A central feature of the “Strengthening Parliaments’ Information Systems in Africa” has been building partnership and developing collaborations and also the one that qualified the regional dimension of the Project and its unique approach to deal with the opportunity and challenges that ICTs have brought about.
The regional dimension of the Project, the kind of new skills and expertises required to deal with a sector like ICTs, but also the very nature of the legislative process that sees also government and the justice system to play a very critical role, has also made apparent that it was necessary to involve in the Project's activities also universities and other publics institutions like Attorney General and national institution is charge of maintaining the legislation public records.

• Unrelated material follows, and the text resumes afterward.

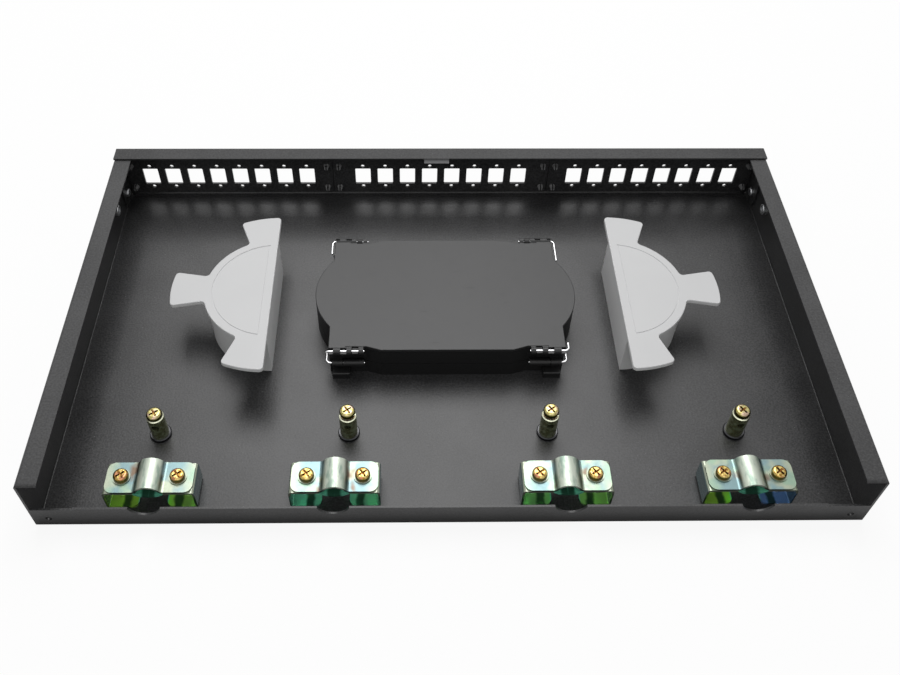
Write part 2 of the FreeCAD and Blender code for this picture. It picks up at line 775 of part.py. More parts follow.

Consultations were held with Speakers and Presidents of Parliaments, Members of Parliament, Representatives from Parliamentary Administrations both in Africa and Europe. All have expressed their commitment and availability to engage in a programme that would strengthen parliamentarism in Africa and promote openness, accountability, good governance, and citizens’ participation in the public life. This commitment has been formally expressed in the Recommendations of the three Pan African conferences held in Nairobi (2005), Abuja (2007) and Cairo (2008).
Consistently African Parliaments have shown the political willingness to cooperate at continental level to leverage the benefits of the regional approach and of economies of scale. This Project is meant to support them in transforming parliaments into knowledge organisations and ensuring the sustainability of the process.